Die Passionszeit gilt der Erinnerung an das Leiden und Sterben des Jesus von Nazareth. Sie verbindet sich mit der Hinwendung zu menschlichem Leiden generell. Heute hiesse das, den Blick auf die grösste humanitäre Katastrophe der Gegenwart zu richten.
Nach Angaben des UNHCR sind seit dem Ausbruch des bewaffneten Konflikts im April 2023 über drei Millionen Menschen aus dem Sudan in die Nachbarländer geflohen. Allein Ägypten hat nach Angaben der Regierung mehr als die Hälfte von ihnen aufgenommen. Nun kehren die Flüchtlinge allmählich in ihr Land zurück, nachdem die sudanesische Armee Ende März 2025 die Kontrolle über die Hauptstadt Khartum von paramilitärischen Kämpfern der Rapid Support Forces (RSF) zurückerobert hat.
Doch von einem absehbaren Ende des Krieges im Sudan kann keine Rede sein. Die RSF haben zwar die Hauptstadt verloren, drängen aber die Armee in Darfur und weiteren Regionen des riesigen Landes zurück. Städte, Dörfer und Flüchtlingslager werden planmässig zerstört. Die einst lebendige Metropole Khartum ist eine Trümmerlandschaft.
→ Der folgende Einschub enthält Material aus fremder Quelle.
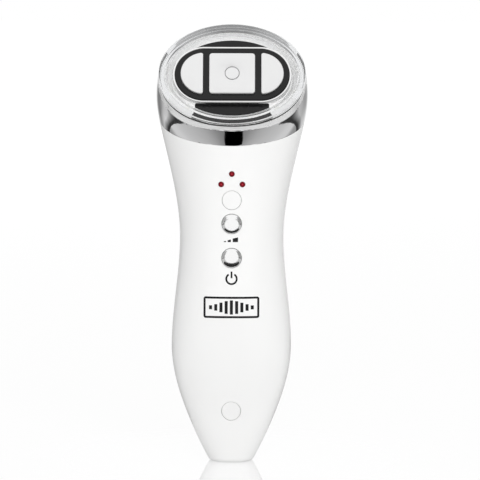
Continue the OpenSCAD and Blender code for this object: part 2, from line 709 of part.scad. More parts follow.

Über zwölf Millionen Menschen leben als Vertriebene im eigenen Land, 150’000 sollen inzwischen dem Krieg zum Opfer gefallen sein. Die Hälfte der Bevölkerung, 25 Millionen, leidet unter akutem Hunger. Eine medizinische Versorgung gibt es im Sudan praktisch nicht mehr, es breiten sich Krankheiten wie die Cholera aus. Die Bevölkerung ist der enthemmten Gewalt der Soldateska der beiden rivalisierenden Truppen ausgeliefert.
Die Uno mahnt die Staatengemeinschaft seit Langem, dieser grössten humanitären Katastrophe unserer Tage ein Ende zu setzen. An entsprechenden Bemühungen hat es durchaus nicht gefehlt. Die USA haben seit Ausbruch des Krieges im April 2023 bis zum Ende des vergangenen Jahres bei der diplomatischen Vermittlung und der Nothilfe eine führende Rolle gespielt, sich aber seit dem zweiten Amtsantritt Donald Trumps weitgehend zurückgezogen. Eine Konferenz von zwanzig Staaten, die diese Woche zwecks Koordination der Hilfe in London stattfand, hat wenig Hoffnung geweckt. Vom Finanzbedarf für die humanitäre Hilfe des laufenden Jahres sind erst 16 Prozent durch Zusagen gedeckt.
Auf ein Abflauen der Kämpfe kann man nicht hoffen. Der Sudan ist reich an Bodenschätzen. Sowohl die Armee wie die RSF alimentieren sich aus deren Verkauf. Bei der Beschaffung von Rüstungsgütern wird die Armee von Ägypten und Iran unterstützt, während die RSF bei den Arabischen Emiraten Rückhalt finden. Der erbittert geführte Krieg um die Macht im Sudan ist daher gleichzeitig auch ein Stellvertreterkrieg, bei dem es den Verbündeten um Bodenschätze und geopolitische Ambitionen geht.
Trotz des extremen Ausmasses an Gewalt und schierer Not findet das Kriegsgeschehen im Sudan vergleichsweise wenig Aufmerksamkeit. Die Öffentlichkeit ist absorbiert vom Dauer-Kriegsherd Nahost und vom seit über drei Jahren mit unverminderter Heftigkeit laufenden Angriff Russlands auf die Ukraine. Da fällt es schwer, die nur scheinbar kleineren Kriege im Kongo, in Myanmar und eben im Sudan auch noch zu verfolgen. Nur ausnahmsweise kann ein Bild wie das von dem sudanesischen Mädchen, das in Kairo für die Rückkehr ins zerstörte Heimatland auf den Bus wartet, uns die sudanesische Passion für einen Moment vor Augen führen.